Goldman Sachs reinstated coverage on Ageas with a Neutral rating and a EUR70.00 price target, citing added complexity after recent M&A and a limited upside profile from synergies. The insurer trades at 7.46x P/E, has a 4.65% dividend yield, and has delivered a 26% return over the past year while paying dividends for 17 consecutive years. The note is largely a valuation and execution assessment rather than a major fundamental change.

Analysis

The key read-through is not the Neutral on Ageas itself, but the signaling around post-M&A complexity as insurers move from acquisition mode to integration mode. That shift usually compresses near-term multiple expansion because investors demand proof that synergy capture, capital generation, and reserving discipline are all intact before paying up for growth. The second-order implication is that simpler domestic peers with cleaner capital stories may see a relative valuation premium, especially if they can show faster buyback deployment or more transparent solvency progression.

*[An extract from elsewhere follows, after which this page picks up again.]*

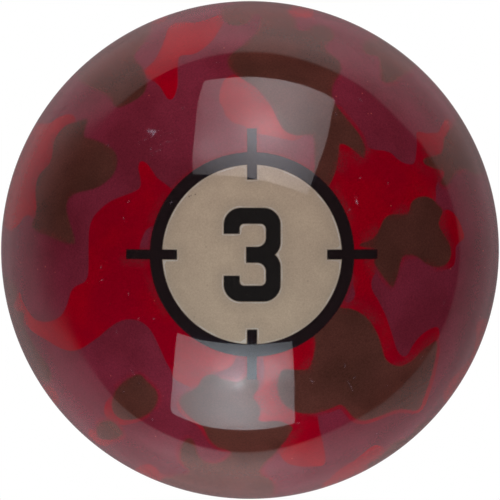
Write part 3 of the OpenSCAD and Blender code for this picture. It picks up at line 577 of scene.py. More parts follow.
def finish_mesh(name, verts, faces, attributes, mesh_name=None):
    mesh = bpy.data.meshes.new(mesh_name or name)
    mesh.from_pydata([tuple(vert) for vert in verts], [], faces)
    mesh.validate()
    mesh.update(calc_edges=True)
    for attribute, values in attributes.items():
        layer = mesh.attributes.new(attribute, "FLOAT", "POINT")
        layer.data.foreach_set("value", np.asarray(values, np.float32))
    mesh.polygons.foreach_set("use_smooth", np.ones(len(mesh.polygons), bool))
    mesh.set_sharp_from_angle(angle=math.radians(35))
    return add_object(name, mesh)


def inlay(node, patch, depth):
    """Closed solid: the piece's patch of the core surface, and the same patch depth below it."""
    used, patch = np.unique(patch, return_inverse=True)
    patch = patch.reshape(-1, 3).tolist()
    count = len(used)
    verts = np.vstack([points[used] * CORE_R, points[used] * (CORE_R - depth)])
    rim = dict.fromkeys(edge for i, j, k in patch for edge in ((i, j), (j, k), (k, i)))
    faces = patch + [[k + count, j + count, i + count] for i, j, k in patch]
    faces += [[j, i, i + count, j + count] for i, j in rim if (j, i) not in rim]
    attributes = {name: np.tile(values[used], 2) for name, values in fields.items()}
    return finish_mesh(node + "_resin", verts, faces, attributes, mesh_name="inlay_" + node)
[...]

Goldman’s framing also suggests the market may be underestimating the optionality from execution, not from further deal-making. Once integration risk fades, the mix of dividend yield plus potential surplus capital release can become a rerating catalyst over 6-12 months, particularly if management converts planning targets into visible cash returns. The key vulnerability is that any slippage in expense synergies or claims inflation would hit both earnings and investor trust simultaneously, so the stock likely trades like a “prove-it” story until the next reporting cycle. From a relative-value lens, the better setup may be a pair trade against more opaque Benelux or UK insurers that have already rerated on M&A optimism. If Ageas demonstrates stable operating profit through the next two quarters, the market could start to treat it like a hybrid between a defensive dividend payer and a capital-return vehicle, which usually supports a higher share-price floor. Conversely, if the 2026 profit upside proves real sooner than expected, the current Neutral stance leaves room for a positive revision cycle that can squeeze under-owned defensive names.